Although high-strength (HS) steel is a potential material for next-generation automobiles, it has a mechanical performance drawback due to hydrogen embrittlement. Recent investigations on fractures caused by embrittled HS steel specimens were meticulously carried out by researchers.
Their discoveries provided insight into the types of atomic-scale flaws present in the crystalline structure of fractured HS steel. This information will improve the current understanding of hydrogen embrittlement and could open up possibilities to find solutions for its suppression.
Making automobiles lighter is one of the numerous strategies to lower the energy needed for transportation. High-strength (HS) steels are the ideal candidate materials for this purpose since they utilize less metal to produce a similar level of structural integrity due to their significant weight-to-strength ratio.
Many car manufacturers are of the opinion that HS steels will be a crucial part of a wide range of automobiles in the future. However, there is an obvious issue that has to be resolved for this to become a reality.
The phenomenon of hydrogen embrittlement happens when HS steel is exposed to rainwater (H2O) or hydrogen. Hydrogen atoms infiltrate the material’s lattice structure, gradually weakening it and increasing the probability of it fracturing under mechanical stress.
Scientists have noticed that intergranular (IG) fractures, which occur at the grain boundaries of the crystalline lattice, are frequently caused by hydrogen embrittlement in HS steel.
Unfortunately, because other forms of fracture frequently occur simultaneously with this one, it is challenging to examine the underlying causes for this specific type of fracture in HS steel.
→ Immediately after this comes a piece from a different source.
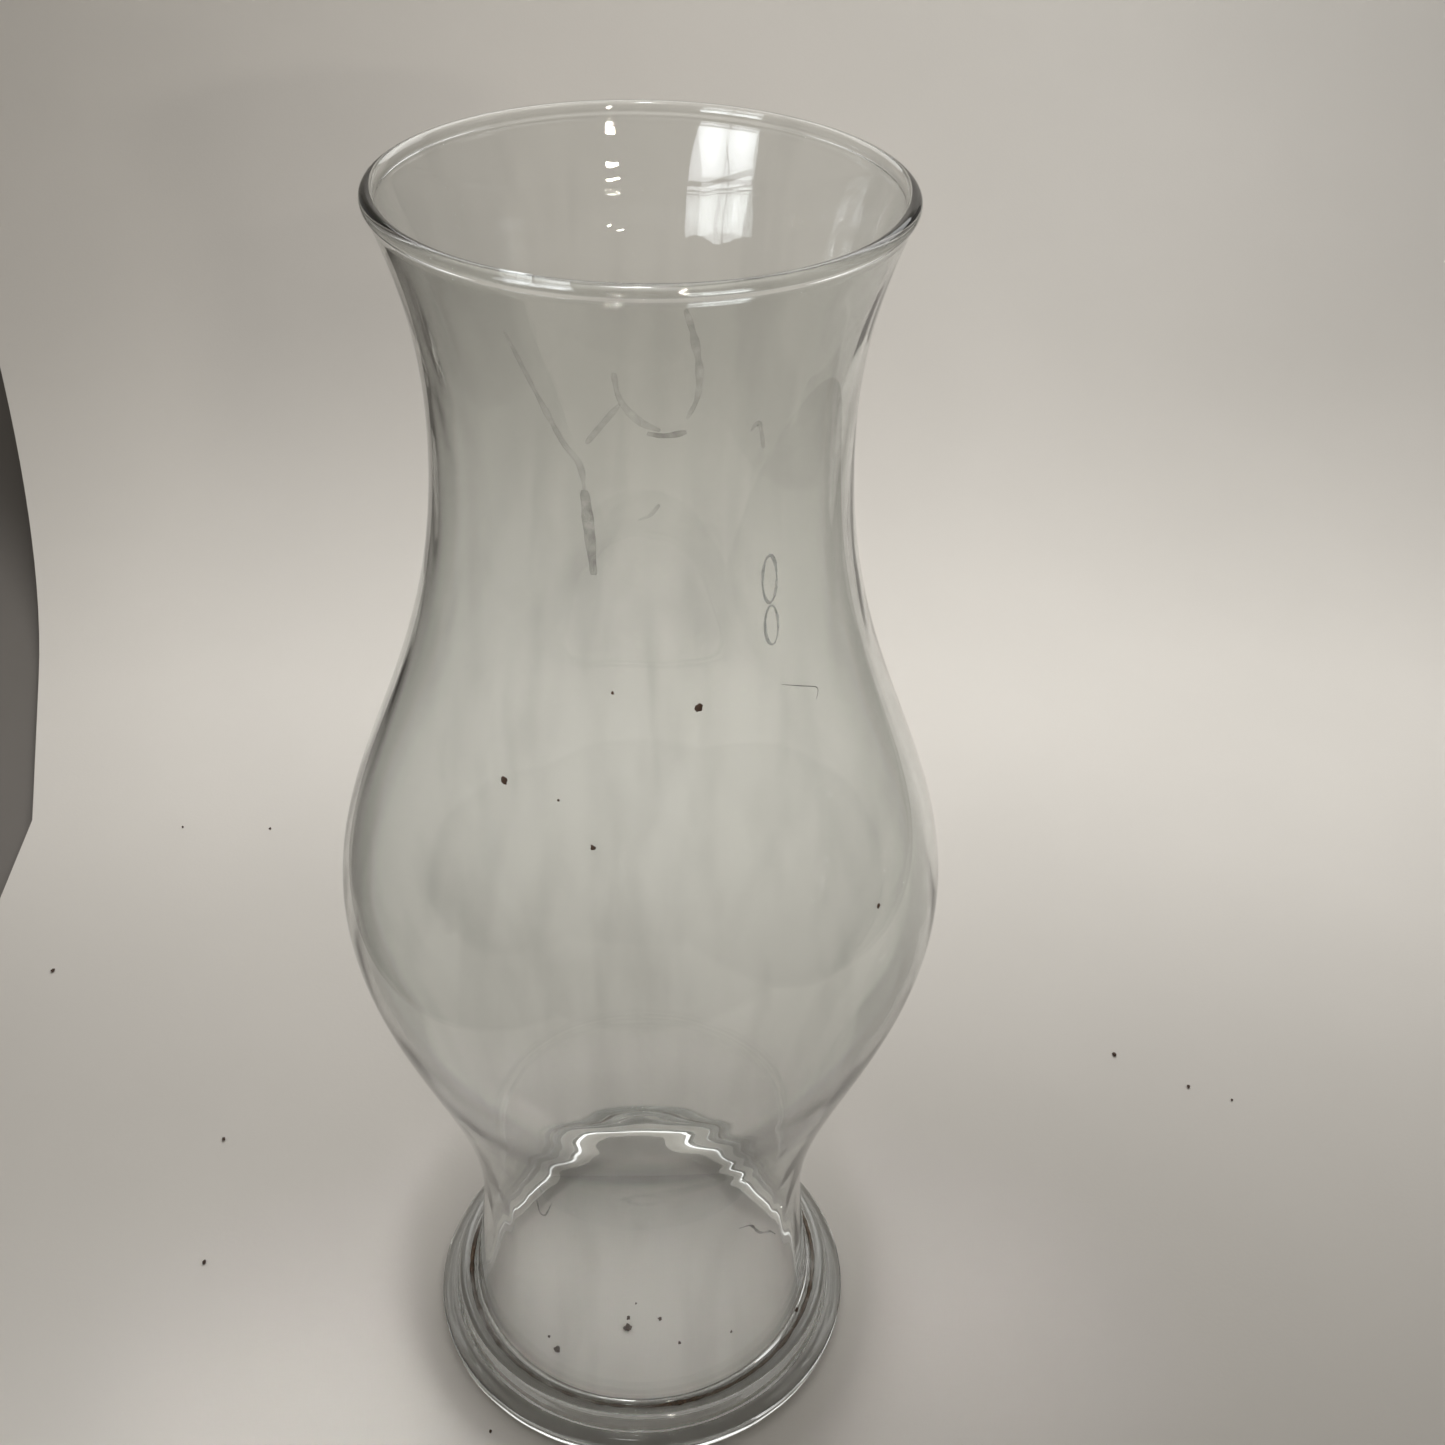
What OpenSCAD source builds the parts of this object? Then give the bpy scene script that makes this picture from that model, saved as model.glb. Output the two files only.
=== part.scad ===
// Hurricane-shaped clear glass vase, open at both ends: a flared mouth with a rounded
// lip, a narrow neck, a full belly, a waist, and a stepped foot ring.
// Millimetres, +Z up, origin on the table at the centre of the foot.

/* [Heights] */
// Overall height, table to the top of the lip
vase_h = 300; // [285:5:340]
// Height of the waist, the narrowest place below the belly
waist_z = 47; // [38:1:60]
// Height of the belly's widest place
belly_z = 146.5; // [125:0.5:170]
// Height of the neck's narrowest place
neck_z = 256; // [235:1:265]

/* [Outside radii] */
// Wall where it stands on the foot
base_r = 44.2; // [43:0.1:44.6]
// Waist
waist_r = 40.4; // [36:0.2:43]
// Belly
belly_r = 65.3; // [55:0.5:72]
// Neck
neck_r = 39.8; // [34:0.2:43]
// Mouth, over the lip
mouth_r = 48.1; // [46:0.1:54]

/* [Outline fullness] */
// Lean of the wall where it leaves the foot, inwards per unit of height
base_lean = 0.15; // [0:0.01:0.3]
// How far the outline holds upright at the waist, as a share of each stretch
waist_hold = 0.39; // [0.25:0.01:0.5]
// The same at the belly
belly_hold = 0.293; // [0.2:0.001:0.45]
// The same at the neck
neck_hold = 0.49; // [0.3:0.01:0.6]
// Lean of the wall where it meets the lip, outwards per unit of height
mouth_lean = 0.35; // [0.2:0.01:0.6]

/* [Glass thickness] */
// Wall at the foot
base_wall = 2.2; // [1.8:0.1:2.6]
// Wall at the lip
mouth_wall = 1.5; // [1.2:0.1:1.8]
// Diameter of the rounded lip
lip_d = 2.8; // [2.4:0.1:3.2]

/* [Foot] */
// Outer radius of the foot's lower bead
foot_r = 53.5; // [52.5:0.1:56]
// Radius of the lower bead's section
bead_r = 2.7; // [2.2:0.1:3]
// Radius of the ring along which the upper bead runs
step_r = 47.4; // [46.6:0.1:47.8]
// Radius of the upper bead's section
step_bead_r = 1.3; // [1:0.1:1.4]
// Height of the shoulder that the wall stands on
shoulder_z = 9.6; // [9:0.1:12]
// Radius that rounds the inner edge of the foot at the table
bore_edge_r = 1; // [0.5:0.1:1.5]

/* [Hidden] */
$fn = 128;
GLASS = [0.80, 0.87, 0.86, 0.45];
THICK_GLASS = [0.66, 0.76, 0.75, 0.6];
CURVE_STEPS = 12;
ARC_STEPS = 14;

// The lip is a round section cut flat where the wall meets it.
LIP_CUT_SHARE = 0.65;
lip_r = lip_d / 2;
lip_ring_r = mouth_r - lip_r;
lip_ring_z = vase_h - lip_r;
wall_top_z = lip_ring_z - LIP_CUT_SHARE * lip_r;
wall_top_r = lip_ring_r + level_width(mouth_wall, mouth_lean) / 2;

// The bore of the foot has the radius of the wall's inner lower edge.
bore_r = base_r - level_width(base_wall, base_lean);

// The outline is four curves, each [start, start handle, end handle, end] as
// [radius, height], and upright at the waist, the belly and the neck.
base_stretch = waist_z - shoulder_z;
lower_stretch = belly_z - waist_z;
upper_stretch = neck_z - belly_z;
mouth_stretch = wall_top_z - neck_z;
BASE_HANDLE = 0.16;
WAIST_UNDER_HANDLE = 0.31;
MOUTH_HANDLE = 0.22;
outline = [
    [
        [base_r, shoulder_z],
        [base_r, shoulder_z] + BASE_HANDLE * base_stretch * [-base_lean, 1],
        [waist_r, waist_z - WAIST_UNDER_HANDLE * base_stretch],
        [waist_r, waist_z]
    ],
    [
        [waist_r, waist_z],
        [waist_r, waist_z + waist_hold * lower_stretch],
        [belly_r, belly_z - belly_hold * lower_stretch],
        [belly_r, belly_z]
    ],
    [
        [belly_r, belly_z],
        [belly_r, belly_z + belly_hold * upper_stretch],
        [neck_r, neck_z - neck_hold * upper_stretch],
        [neck_r, neck_z]
    ],
    [
        [neck_r, neck_z],
        [neck_r, neck_z + neck_hold * mouth_stretch],
        [wall_top_r, wall_top_z] - MOUTH_HANDLE * mouth_stretch * [mouth_lean, 1],
        [wall_top_r, wall_top_z]
    ]
];

// Width of a leaning wall measured level, from its true thickness.
function level_width(thickness, lean) = thickness * sqrt(1 + lean * lean);

// Point and direction on a curve at t, from 0 to 1.
function curve_point(c, t) =
    pow(1 - t, 3) * c[0] + 3 * pow(1 - t, 2) * t * c[1]
    + 3 * (1 - t) * t * t * c[2] + pow(t, 3) * c[3];
function curve_direction(c, t) =
    pow(1 - t, 2) * (c[1] - c[0]) + 2 * (1 - t) * t * (c[2] - c[1])
    + t * t * (c[3] - c[2]);

// Glass thickness at height z: it thins steadily from the foot to the mouth.
function wall_at(z) =
    base_wall + (mouth_wall - base_wall) * (z - shoulder_z) / (wall_top_z - shoulder_z);

// Inner wall point level with the outer one.
function inner_point(c, t) =
    let (p = curve_point(c, t), d = curve_direction(c, t))
    [p[0] - level_width(wall_at(p[1]), d[0] / d[1]), p[1]];

// Points of an arc in the section plane.
function arc(centre, radius, from, to) =
    [for (i = [0 : ARC_STEPS])
        let (a = from + (to - from) * i / ARC_STEPS)
        centre + radius * [cos(a), sin(a)]];

// One stretch of the blown wall: outer points going up, inner points coming down.
module wall_stretch(c) {
    outside = [for (i = [0 : CURVE_STEPS]) curve_point(c, i / CURVE_STEPS)];
    inside = [for (i = [0 : CURVE_STEPS]) inner_point(c, 1 - i / CURVE_STEPS)];
    color(GLASS)
        rotate_extrude()
            polygon(concat(outside, inside));
}

// The wall is one blown skin, held here as the four stretches between its turning places.
module stem() { wall_stretch(outline[0]); }
module lower_belly() { wall_stretch(outline[1]); }
module upper_belly() { wall_stretch(outline[2]); }
module neck() { wall_stretch(outline[3]); }

// Fire-polished lip: a round bead with a flat seat on the top of the wall.
module lip() {
    seat_angle = asin(LIP_CUT_SHARE);
    color(GLASS)
        rotate_extrude()
            polygon(arc([lip_ring_r, lip_ring_z], lip_r, -seat_angle, 180 + seat_angle));
}

// Stepped foot ring: a shoulder for the wall, an upper bead and a lower bead.
module foot() {
    step_centre = [step_r, shoulder_z];
    bead_centre = [foot_r - bead_r, bead_r];
    bore_edge_centre = [bore_r + bore_edge_r, bore_edge_r];
    CREASE_ANGLE = 112;
    color(THICK_GLASS)
        rotate_extrude()
            polygon(concat(
                arc(bore_edge_centre, bore_edge_r, -90, -180),
                [[bore_r, shoulder_z]],
                arc(step_centre, step_bead_r, 180, 0),
                arc(bead_centre, bead_r, CREASE_ANGLE, -90)
            ));
}

stem();
lower_belly();
upper_belly();
neck();
lip();
foot();
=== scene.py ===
"""Clear glass hurricane vase on a pale paper sweep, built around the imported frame.

Metres, +Z up, origin on the table at the centre of the foot.
"""

import bisect
import math

import bmesh
import bpy
from mathutils import Matrix, Vector, noise


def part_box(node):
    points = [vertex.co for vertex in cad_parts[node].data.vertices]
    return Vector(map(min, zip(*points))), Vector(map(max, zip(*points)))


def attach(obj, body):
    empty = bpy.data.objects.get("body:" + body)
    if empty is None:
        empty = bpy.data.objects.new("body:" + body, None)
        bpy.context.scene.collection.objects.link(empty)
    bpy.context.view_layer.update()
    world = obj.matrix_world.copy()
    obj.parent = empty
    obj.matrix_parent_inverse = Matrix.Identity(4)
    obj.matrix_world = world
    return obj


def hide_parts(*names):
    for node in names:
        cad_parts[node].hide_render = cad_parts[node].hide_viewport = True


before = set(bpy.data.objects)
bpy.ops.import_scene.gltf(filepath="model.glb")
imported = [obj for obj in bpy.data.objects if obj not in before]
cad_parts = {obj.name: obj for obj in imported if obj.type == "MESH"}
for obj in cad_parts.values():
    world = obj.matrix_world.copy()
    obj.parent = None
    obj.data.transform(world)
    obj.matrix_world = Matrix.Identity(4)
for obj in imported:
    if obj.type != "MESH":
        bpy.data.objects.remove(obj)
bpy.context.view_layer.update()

MM = 0.001

# Driving dimensions, taken from the frame.
WALL_NODES = ("stem", "lower_belly", "upper_belly", "neck")
_, FOOT_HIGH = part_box("foot")
_, LIP_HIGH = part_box("lip")
FOOT_R = FOOT_HIGH.x
MOUTH_R = LIP_HIGH.x
VASE_H = LIP_HIGH.z

# Lathe resolution.
SEGMENTS = 192
WALL_STEP = 1.4 * MM
# Change of lean below which a level lies on a straight run of the outline.
FLAT = 0.003

# Foot section: a lower bead with a fine ridge on it, an upper bead, and the groove inside that.
BEAD_R = 2.7 * MM
RIDGE_R = 0.6 * MM
STEP_BEAD_R = 1.3 * MM
STEP_R = 47.4 * MM
STEP_Z = 9.7 * MM
STEP_NECK = ((STEP_R + 2.2 * MM, 2 * BEAD_R + 0.3 * MM), (STEP_R + 1.45 * MM, STEP_Z - 1.2 * MM))
GROOVE_R = 45.4 * MM
GROOVE_Z = 10.2 * MM
GROOVE_FILLET_R = 0.9 * MM
BORE_EDGE_R = 1.0 * MM
BORE_SHARES = (0.85, 0.7, 0.55, 0.4)

# The lip, and where the smooth wall begins and ends between the foot and the lip.
LIP_R = 1.4 * MM
WALL_START = STEP_Z + 1.6 * MM
LIP_SETBACK = 0.6 * MM

# Unevenness of the blown glass.
INNER_WAVE = 0.14 * MM
OUTER_WAVE = 0.025 * MM
FOOT_WAVE = 0.10 * MM
# Ripples on the inside of the wall: (share of INNER_WAVE, waves a turn, pitch, seed).
LONG_RIPPLE = (1.0, 24, 0.03, 3.1)
SHORT_RIPPLE = (0.5, 60, 0.05, 7.7)
MOUTH_RIPPLE = (0.8, 60, 0.014, 1.9)
BELLY_RIPPLE = (0.35, 14, 0.009, 4.3)
# Ripples outside: (waves a turn, pitch, seed).
OUTER_RIPPLE = (16, 0.06, 11.3)
FOOT_RIPPLE = (46, 0.002, 5.9)
# Heights between which a ripple comes in or dies out, and how strong it is low down and high up.
WALL_FADES_IN = (13 * MM, 25 * MM)
WALL_FADES_OUT = (VASE_H - 12 * MM, VASE_H - 4 * MM)
STRONGER_OVER = (0.19, 0.27)
STRENGTH_LOW = 0.45
STRENGTH_GAIN = 0.8
MOUTH_FADES_IN = (0.25, 0.27)
BELLY_FADES_IN = (0.09, 0.105)
BELLY_FADES_OUT = (0.13, 0.14)
FOOT_FADES_IN = (0.0, 2 * MM)
FOOT_FADES_OUT = (10 * MM, 13 * MM)


# ---------------------------------------------------------------- small helpers


def link(obj):
    """Put an object into the scene."""
    bpy.context.scene.collection.objects.link(obj)
    return obj


def mesh_object(name, bm):
    """Turn the mesh in hand into a smoothly shaded object in the scene."""
    mesh = bpy.data.meshes.new(name)
    bm.to_mesh(mesh)
    bm.free()
    mesh.shade_smooth()
    return link(bpy.data.objects.new(name, mesh))


def smoothstep(low, high, x):
    t = min(1.0, max(0.0, (x - low) / (high - low)))
    return t * t * (3 - 2 * t)


def arc(centre, radius, start, end, steps):
    """Points of an arc in the section plane, angles in degrees."""
    points = []
    for i in range(steps + 1):
        a = math.radians(start + (end - start) * i / steps)
        points.append((centre[0] + radius * math.cos(a), centre[1] + radius * math.sin(a)))
    return points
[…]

To combat this issue, a research team led by Professor Kenichi Takai of Sophia University in Japan recently performed a study. They were able to create almost-pure IG fractures on embrittled HS steel samples by devising a clever replacement for the standard tensile tests used to evaluate the mechanical characteristics of materials.
They were then able to examine these fractures in unprecedented detail. Dr. Takahiro Chiba of the Graduate School of Sophia University, who is currently at Nippon Steel Corporation, co-authored the study, which was published on January 15th, 2023, in Volume 223 of Scripta Materialia and made available online on October 1st, 2022.
In conventional tensile testing for metals, a sample in the form of a dog bone is stretched to its breaking point. As mentioned above, this can result in fractures other than IG fractures, including quasi-cleave fractures, dimples, and shear lips.
To avoid this, the researchers developed a novel mechanical test that involved repeatedly loading and unloading the sample during hydrogen charging.
Our load reduction test was designed to progressively reduce the material’s ultimate tensile strength (UTS). We achieved this by repeatedly removing the load applied to the specimen immediately after the tensile stress reached the UTS under hydrogen charging and the re-applying it.
Kenichi Takai, Department of Engineering and Applied Sciences, Faculty of Science and Technology, Sophia University
The proposed load reduction test effectively created pure IG fractures, demonstrated by images taken using scanning electron microscopy (SEM).
The research team hypothesizes that this occurs because, following each unloading step, hydrogen atoms are given ample time to fill in the new fractures that are created in the material, allowing the fracture to advance entirely along the grain boundaries.
The researchers carefully removed small pieces of the damaged sample close to the fracture surface and utilized them for lower-temperature thermal desorption spectroscopy (L-TDS) to get insight into the lattice defects present directly below the fracture.
With this approach, the number and types of defects in a material are determined by tracking the rate at which a gas (in this example, hydrogen) desorbs from it at various temperatures.
Takai added, “L-TDS enabled us to distinguish hydrogen trapping sites on the atomic scale. Obtaining such basic knowledge about the lattice defects formed in the local area just below an IG fracture surface will provide important clues to understand and potentially suppress hydrogen embrittlement in HS steel.”
To ascertain if plasticity was involved in the creation of the vacancies and vacancy clusters detected by L-TDS, the researchers conducted a final set of experiments that comprised several studies on SEM images.
According to these studies, certain vacancies solidified into nano-voids, and the martensite laths and blocks in the immediate area of these voids were severely deformed and challenging to distinguish from one another. This implies that local plastic deformation takes place just below the IG fracture caused by hydrogen embrittlement.
The results of this study will help scientists in their understanding of hydrogen embrittlement in HS steel. Hopefully, this will provide new avenues for its suppression and make it possible for HS steel to be used in hydrogen-powered automobiles safely.
Chiba, T., et al. (2023) Preparation of an overall intergranular fracture surface caused by hydrogen and identification of lattice defects present in the local area just below the surface of tempered martensitic steel. Scripta Materialia. doi:10.1016/j.scriptamat.2022.115072.